Exercise instructions
Return each line of the material verbatim.

════════

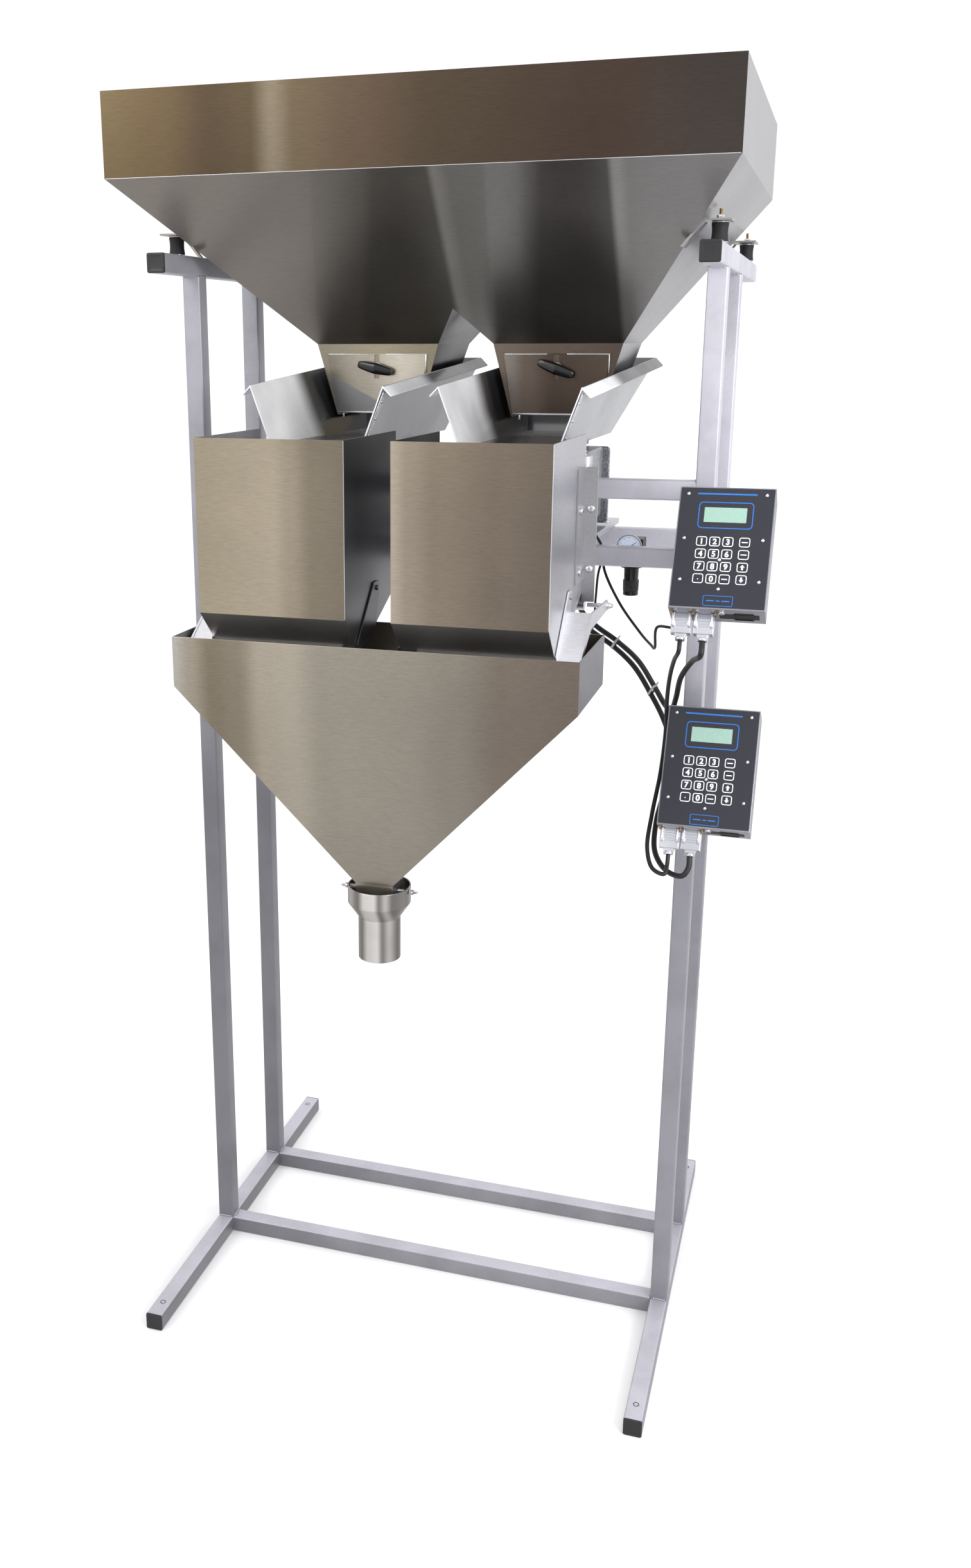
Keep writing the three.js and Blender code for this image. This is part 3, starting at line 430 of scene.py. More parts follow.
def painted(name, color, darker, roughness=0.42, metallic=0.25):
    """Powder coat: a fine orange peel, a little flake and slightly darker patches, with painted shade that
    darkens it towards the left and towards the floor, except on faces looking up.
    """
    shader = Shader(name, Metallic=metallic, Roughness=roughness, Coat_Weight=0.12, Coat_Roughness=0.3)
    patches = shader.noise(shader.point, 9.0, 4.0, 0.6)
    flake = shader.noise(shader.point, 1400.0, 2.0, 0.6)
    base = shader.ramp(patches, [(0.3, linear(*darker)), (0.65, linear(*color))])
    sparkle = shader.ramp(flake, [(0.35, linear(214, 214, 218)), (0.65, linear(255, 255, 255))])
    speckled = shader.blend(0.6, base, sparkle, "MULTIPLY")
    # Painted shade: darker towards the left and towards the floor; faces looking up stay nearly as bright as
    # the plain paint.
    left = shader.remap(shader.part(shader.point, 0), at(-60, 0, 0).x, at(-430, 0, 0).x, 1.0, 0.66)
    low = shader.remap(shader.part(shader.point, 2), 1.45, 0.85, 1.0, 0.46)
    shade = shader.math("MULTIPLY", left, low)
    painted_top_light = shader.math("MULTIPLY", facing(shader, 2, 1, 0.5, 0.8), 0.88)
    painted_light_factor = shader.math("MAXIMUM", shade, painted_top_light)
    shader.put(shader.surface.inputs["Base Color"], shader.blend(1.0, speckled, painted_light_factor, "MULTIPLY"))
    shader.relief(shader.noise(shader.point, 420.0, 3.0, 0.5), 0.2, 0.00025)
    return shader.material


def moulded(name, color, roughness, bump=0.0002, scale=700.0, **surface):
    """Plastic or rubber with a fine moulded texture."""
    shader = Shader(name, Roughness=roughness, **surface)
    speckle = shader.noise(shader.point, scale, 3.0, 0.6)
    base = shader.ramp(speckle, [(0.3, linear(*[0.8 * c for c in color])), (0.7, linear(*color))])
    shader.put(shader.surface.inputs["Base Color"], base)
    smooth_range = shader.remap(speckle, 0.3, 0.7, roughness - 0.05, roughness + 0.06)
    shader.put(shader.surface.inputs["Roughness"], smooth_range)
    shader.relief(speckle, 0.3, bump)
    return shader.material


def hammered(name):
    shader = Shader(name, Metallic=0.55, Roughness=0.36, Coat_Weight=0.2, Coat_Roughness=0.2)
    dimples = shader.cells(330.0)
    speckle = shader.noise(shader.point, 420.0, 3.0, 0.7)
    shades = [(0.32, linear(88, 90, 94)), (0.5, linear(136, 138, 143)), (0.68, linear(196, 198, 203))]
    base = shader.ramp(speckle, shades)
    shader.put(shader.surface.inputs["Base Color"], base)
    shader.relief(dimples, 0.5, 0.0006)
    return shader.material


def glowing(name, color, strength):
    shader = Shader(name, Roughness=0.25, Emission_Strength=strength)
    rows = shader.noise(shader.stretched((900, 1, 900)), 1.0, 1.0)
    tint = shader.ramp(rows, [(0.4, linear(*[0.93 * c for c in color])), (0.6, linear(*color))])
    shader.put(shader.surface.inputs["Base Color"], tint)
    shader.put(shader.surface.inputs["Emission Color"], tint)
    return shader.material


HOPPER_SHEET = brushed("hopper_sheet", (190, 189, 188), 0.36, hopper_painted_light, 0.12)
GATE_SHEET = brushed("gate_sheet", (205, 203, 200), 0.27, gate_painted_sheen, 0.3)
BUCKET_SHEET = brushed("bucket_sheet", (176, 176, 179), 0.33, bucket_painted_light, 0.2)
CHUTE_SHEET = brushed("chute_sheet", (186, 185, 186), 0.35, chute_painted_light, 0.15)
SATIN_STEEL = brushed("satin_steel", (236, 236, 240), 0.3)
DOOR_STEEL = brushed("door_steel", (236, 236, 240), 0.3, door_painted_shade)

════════

Written response
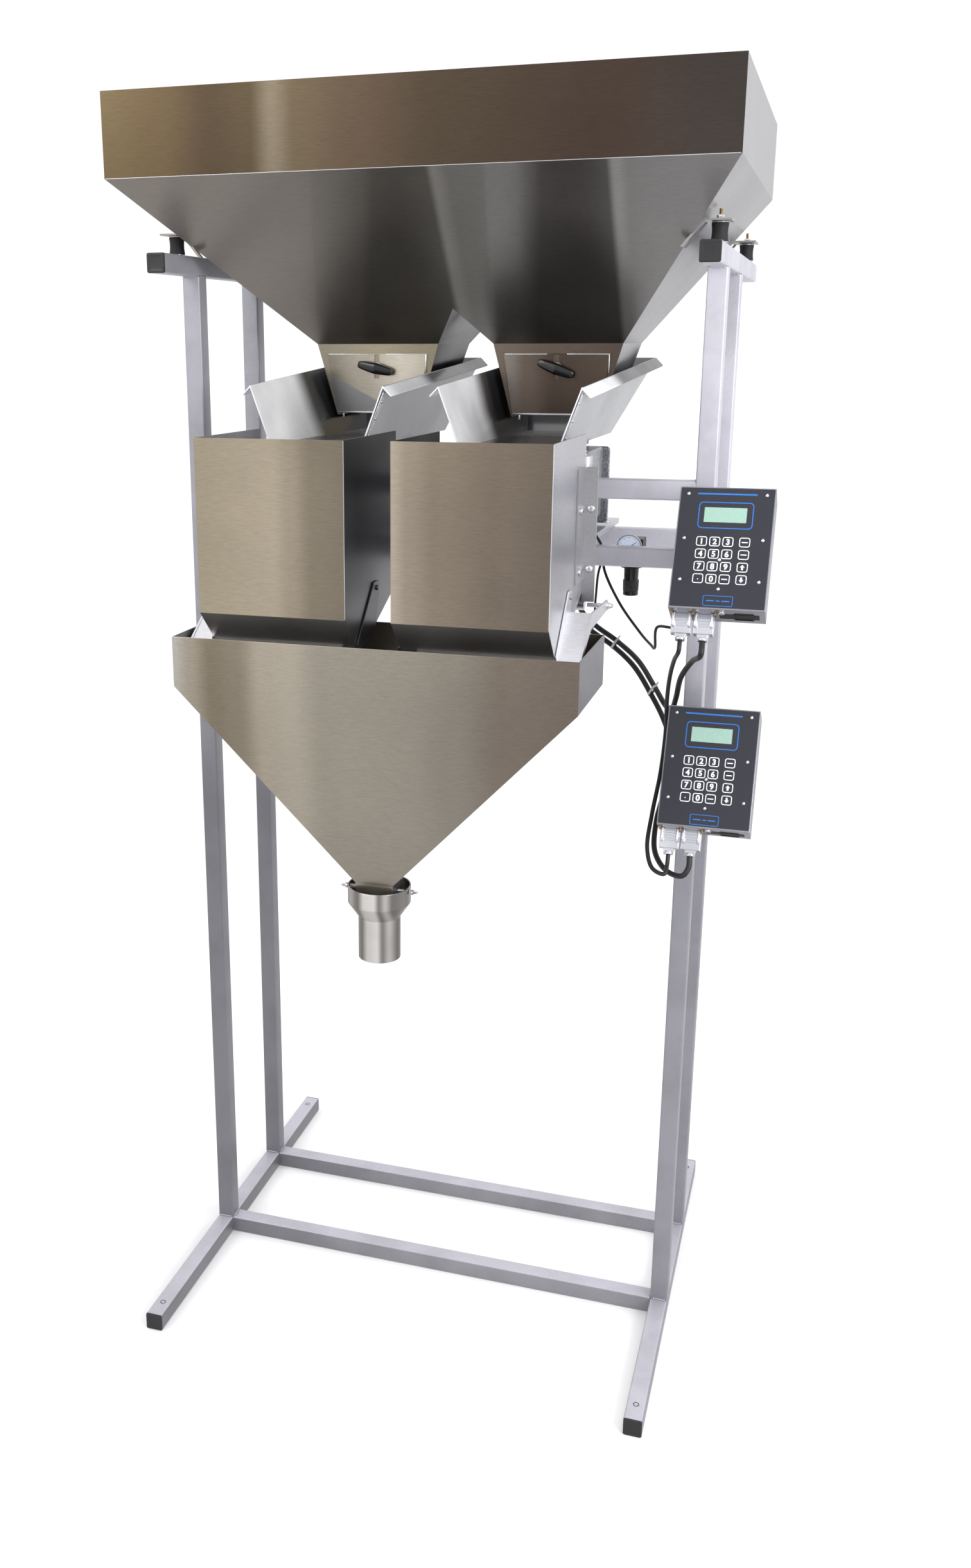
Keep writing the three.js and Blender code for this image. This is part 3, starting at line 430 of scene.py. More parts follow.
def painted(name, color, darker, roughness=0.42, metallic=0.25):
    """Powder coat: a fine orange peel, a little flake and slightly darker patches, with painted shade that
    darkens it towards the left and towards the floor, except on faces looking up.
    """
    shader = Shader(name, Metallic=metallic, Roughness=roughness, Coat_Weight=0.12, Coat_Roughness=0.3)
    patches = shader.noise(shader.point, 9.0, 4.0, 0.6)
    flake = shader.noise(shader.point, 1400.0, 2.0, 0.6)
    base = shader.ramp(patches, [(0.3, linear(*darker)), (0.65, linear(*color))])
    sparkle = shader.ramp(flake, [(0.35, linear(214, 214, 218)), (0.65, linear(255, 255, 255))])
    speckled = shader.blend(0.6, base, sparkle, "MULTIPLY")
    # Painted shade: darker towards the left and towards the floor; faces looking up stay nearly as bright as
    # the plain paint.
    left = shader.remap(shader.part(shader.point, 0), at(-60, 0, 0).x, at(-430, 0, 0).x, 1.0, 0.66)
    low = shader.remap(shader.part(shader.point, 2), 1.45, 0.85, 1.0, 0.46)
    shade = shader.math("MULTIPLY", left, low)
    painted_top_light = shader.math("MULTIPLY", facing(shader, 2, 1, 0.5, 0.8), 0.88)
    painted_light_factor = shader.math("MAXIMUM", shade, painted_top_light)
    shader.put(shader.surface.inputs["Base Color"], shader.blend(1.0, speckled, painted_light_factor, "MULTIPLY"))
    shader.relief(shader.noise(shader.point, 420.0, 3.0, 0.5), 0.2, 0.00025)
    return shader.material


def moulded(name, color, roughness, bump=0.0002, scale=700.0, **surface):
    """Plastic or rubber with a fine moulded texture."""
    shader = Shader(name, Roughness=roughness, **surface)
    speckle = shader.noise(shader.point, scale, 3.0, 0.6)
    base = shader.ramp(speckle, [(0.3, linear(*[0.8 * c for c in color])), (0.7, linear(*color))])
    shader.put(shader.surface.inputs["Base Color"], base)
    smooth_range = shader.remap(speckle, 0.3, 0.7, roughness - 0.05, roughness + 0.06)
    shader.put(shader.surface.inputs["Roughness"], smooth_range)
    shader.relief(speckle, 0.3, bump)
    return shader.material


def hammered(name):
    shader = Shader(name, Metallic=0.55, Roughness=0.36, Coat_Weight=0.2, Coat_Roughness=0.2)
    dimples = shader.cells(330.0)
    speckle = shader.noise(shader.point, 420.0, 3.0, 0.7)
    shades = [(0.32, linear(88, 90, 94)), (0.5, linear(136, 138, 143)), (0.68, linear(196, 198, 203))]
    base = shader.ramp(speckle, shades)
    shader.put(shader.surface.inputs["Base Color"], base)
    shader.relief(dimples, 0.5, 0.0006)
    return shader.material


def glowing(name, color, strength):
    shader = Shader(name, Roughness=0.25, Emission_Strength=strength)
    rows = shader.noise(shader.stretched((900, 1, 900)), 1.0, 1.0)
    tint = shader.ramp(rows, [(0.4, linear(*[0.93 * c for c in color])), (0.6, linear(*color))])
    shader.put(shader.surface.inputs["Base Color"], tint)
    shader.put(shader.surface.inputs["Emission Color"], tint)
    return shader.material


HOPPER_SHEET = brushed("hopper_sheet", (190, 189, 188), 0.36, hopper_painted_light, 0.12)
GATE_SHEET = brushed("gate_sheet", (205, 203, 200), 0.27, gate_painted_sheen, 0.3)
BUCKET_SHEET = brushed("bucket_sheet", (176, 176, 179), 0.33, bucket_painted_light, 0.2)
CHUTE_SHEET = brushed("chute_sheet", (186, 185, 186), 0.35, chute_painted_light, 0.15)
SATIN_STEEL = brushed("satin_steel", (236, 236, 240), 0.3)
DOOR_STEEL = brushed("door_steel", (236, 236, 240), 0.3, door_painted_shade)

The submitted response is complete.